The founder’s previous business had been bought by Six Degrees. [Six Degrees] were trying to consolidate mobile, telco and connectivity with IT. Although he supported the model, they were aiming at the enterprise space and he couldn’t see how that would work and felt it was more a model for going into SMB. Digital Origin was founded off the back of that.

The best way to get into that space is through the IT MSPs. They are the most trusted partners. If you look at where businesses put their trust, the IT partner is the top of the tree, and then it goes connectivity, telco and – finally – mobile.

So the idea was to go out and buy IT MSPs and then cross sell those services into those businesses.

Through the course of 2019 to 2023 we bought four businesses. They were IT businesses which weren’t doing anything in the other spaces, which gave us clear headroom to cross sell. The key was onboarding them all onto one platform quickly and cleanly.

I came on board as Commercial Director at the end of 2020. We grew quickly, and not just through acquisitions. Mostly through cross-sell, we were growing at 25%-plus excluding those additional businesses, which proved the model.

Why did you sell up to Evergreen last year?

Going back to 2023, we’d financed everything prior to that through private debt. But we had a couple of acquisitions lined up for 2024 which were quite a bit bigger. Typically, we’d bought below £1m EBIT. The ones we were looking at were £1m-£2m EBIT.

So we went out to the market to get funding. That’s when we unintentionally bumped into Evergreen, who opened up a totally different line of conversation in terms of selling the whole business.

How does being part of Evergreen work?

The key to the Evergreen piece is that they have a decentralised model. Evergreen itself has set up a business called Lyra Technology, which is an IT MSP-owning business. All they’re looking for Is growth in that MSP space – they’re not looking to centralise it.

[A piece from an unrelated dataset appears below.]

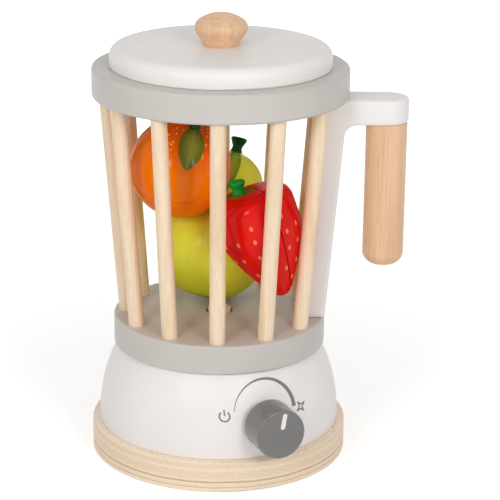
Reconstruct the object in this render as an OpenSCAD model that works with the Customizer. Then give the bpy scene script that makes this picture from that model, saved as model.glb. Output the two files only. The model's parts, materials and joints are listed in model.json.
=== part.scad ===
// Toy blender: a wooden play blender with a caged jug, a lift-off lid and play fruit.
// Millimetres, +Z up. The origin is on the jug's axis, on the surface that the toy stands on.
// +X points along the handle. The control knob faces the front, which is -Y.

/* [Base] */
// Diameter of the plywood base plate
plate_d = 132.8; // [128:0.2:150]
// Thickness of the plywood base plate
plate_h = 16; // [12:0.5:22]
// Rounding of the base plate's edges
plate_edge_r = 1; // [0.5:0.25:3]
// Widest diameter of the domed housing
housing_d = 124.8; // [116:0.2:130]
// Height of the domed housing
housing_h = 42.5; // [40:0.5:50]
// Radius of the curve of the housing's side
housing_curve_r = 78.5; // [72:0.5:100]
// Height of the housing's widest place above its lower edge
housing_belly_h = 3.6; // [2:0.2:8]
// Diameter of the hollow for the cam
cavity_d = 48; // [40:1:56]
// Thickness of wood left above the cam's hollow
roof_t = 8.5; // [6:0.5:10]
// Diameter of the boss that centres the jug
boss_d = 24; // [20:0.5:30]
// Height of the boss that centres the jug
boss_h = 5; // [3:0.5:7]

/* [Control] */
// Diameter of the control knob
knob_d = 25.6; // [18:0.2:30]
// Length of the control knob
knob_len = 16.7; // [13:0.1:22]
// Rounding of the knob's rims
knob_edge_r = 0.9; // [0.3:0.1:2]
// Height of the knob's axis above the housing's lower edge
knob_rise = 18.4; // [17:0.2:21]
// Angle of the knob round the base, from the front towards the handle
knob_turn = 24.1; // [0:0.1:60]
// Gap between the knob and the housing's widest place
knob_gap = 0.4; // [0.2:0.1:2]
// Diameter of the control shaft
shaft_d = 8; // [6:0.5:9]
// Depth of the shaft in the knob
shaft_in_knob = 11; // [6:0.5:12]
// Depth of the shaft's far end in the housing
shaft_tail = 9; // [5:0.5:14]
// Clockwise angle of the pointer from straight up
pointer_turn = 10; // [-30:1:30]
// Length of the pointer
pointer_len = 8.4; // [4:0.2:10]
// Width of the pointer
pointer_w = 2.3; // [1.2:0.1:4]
// Distance of the pointer's outer end from the knob's rim
pointer_inset = 1.6; // [1:0.1:4]

/* [Lift peg] */
// Diameter of the peg that nudges the fruit
peg_d = 12; // [8:0.5:13]
// Height of the peg's top above the jug floor at rest
peg_stand = 3.5; // [2:0.1:3.9]
// Rise of the peg's rounded end
peg_dome = 2; // [1:0.25:4]
// Diameter of the peg's foot
foot_d = 20; // [16:0.5:26]
// Thickness of the peg's foot
foot_t = 3; // [2:0.5:3.5]
// Distance from the shaft's axis to the peg's foot at rest
cam_reach = 10; // [9.5:0.1:10.5]
// Lift of the peg for each radian that the knob is turned
cam_lift = 1.8; // [0.5:0.1:2]
// Thickness of the cam
cam_t = 12; // [8:0.5:16]
// Turn of the knob down from rest, in degrees
turn_down = 90; // [30:5:100]
// Turn of the knob up from rest, in degrees
turn_up = 50; // [20:5:60]
// Diameter of the pin that holds the cam on its shaft
cam_pin_d = 3; // [2:0.25:3.5]

/* [Jug] */
// Diameter of the jug floor
floor_d = 109.5; // [107:0.1:116]
// Thickness of the jug floor
floor_h = 15; // [13:0.5:20]
// Diameter of the peg's hole in the jug floor
floor_hole_d = 14; // [13.5:0.1:18]
// Diameter of the rods of the cage
rod_d = 8; // [6:0.1:9]
// Diameter of the circle of rods at the jug floor
rod_circle_low_d = 96.2; // [94:0.1:98]
// Diameter of the circle of rods at the top ring
rod_circle_high_d = 115.3; // [110:0.1:117]
// Height of the cage between jug floor and top ring
cage_h = 115.5; // [108:0.5:135]
// Depth of the rods in the floor and in the ring
rod_seat = 8; // [5:0.5:9]
// Number of places round the cage, the first of them taken by the handle
cage_places = 12; // [12:1:12]
// Outer diameter of the top ring
ring_d = 130; // [128:0.5:140]
// Height of the top ring
ring_h = 15; // [13:0.5:20]
// Diameter of the opening in the top ring
ring_bore_d = 100; // [94:0.5:102]
// Rounding of the ring's edges
ring_edge_r = 1.5; // [0.5:0.25:3]
// Rounding of the jug floor's edges
floor_edge_r = 1; // [0.5:0.25:2]

/* [Handle] */
// Width of the handle's bracket
bracket_w = 22; // [18:0.5:24]
// Thickness of the bracket's leg
leg_t = 13; // [10:0.5:14]
// Distance of the leg's foot from the jug floor's rim
leg_inset = 0.25; // [0:0.05:1]
// Thickness of the bracket's arm
arm_t = 13; // [10:0.5:18]
// Distance from the jug's axis to the grip's axis
grip_x = 84.1; // [82:0.1:100]
// Rounding of the inside corner between leg and arm
arm_fillet_r = 6.5; // [2:0.5:9]
// Diameter of the grip
grip_d = 21; // [16:0.5:22]
// Length of the grip
grip_len = 75; // [55:1:90]
// Rounding of the grip's lower end
grip_end_r = 6.5; // [2:0.5:7]
// Diameter of the hidden dowels that hold the bracket
bracket_dowel_d = 6; // [4:0.5:8]
// Depth of each end of a bracket dowel
bracket_dowel_in = 8; // [5:0.5:10]
// Diameter of the hidden dowel in the grip
grip_dowel_d = 8; // [5:0.5:10]
// Depth of the grip's dowel in the grip
grip_dowel_in = 20; // [10:1:30]
// Depth of the grip's dowel in the arm
arm_dowel_in = 8; // [5:0.5:9]

/* [Lid] */
// Diameter of the lid
lid_d = 112.2; // [106:0.2:124]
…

They are 100 MSPs across three continents, predominantly in the US, but they have a piece in Australasia as well. And then the UK is up and coming.

The idea is to buy the best breed in those regions to then keep performing.

Securing the Evergreen backing allows us to keep growing. We don’t change our name, or any of our people – we just keep going on that journey.

We’re going to look in the short term at organic growth. I wouldn’t say acquisitions are off the table – it’s just that Evergreen are obviously looking in that same pond to acquire.

We were their second UK acquisition in March 2024. They’re now up to six in total [The Final Step, Digital Origin, ITBuilder, Certum, CIS and CMS Group]. They want to get to the end of 2025 with 20 to 24 businesses in the UK. 

Do you have a relationship with those other five UK Evergreen/Lyra businesses?

Yes, in a couple of ways. We’re the only one with that cross sell piece – the connectivity and the telco. We’re offering that out across the group, which allows them to generate more revenue. And then one of the six businesses is very heavily into Power BI and Power apps. Being able to lean on them gives more value to our clients.

Do you expect to continue hiring this year?

Our current headcount is 54-55 and we’ve got five vacancies rolling out in the next quarter.

The founder exited and I was appointed to start the CEO role in January, with quite a different viewpoint of how we’re going to grow going forwards. Before, we ran account managers across our base because we wanted to look after our incumbent clients. They have a very different mindset to someone in sales who’s finding new business. We’re now looking at sales people as well as those account managers.

What role does automation and AI play in your expansion plans?

Our ‘BHAG’ [big, hairy, audacious goal] is to be a £30m business by 2030. We’ve mapped out that five-year plan, and actually, our service desk doesn’t get much bigger. It will support three times the size of business with the same amount of people because of that AI piece that will come into it.

I want to upskill my team. The pyramid at the moment is ten Level 1s, eight Level 2s and five Level 3s. I’m going to flip that pyramid upside down, as AI will do a lot of that.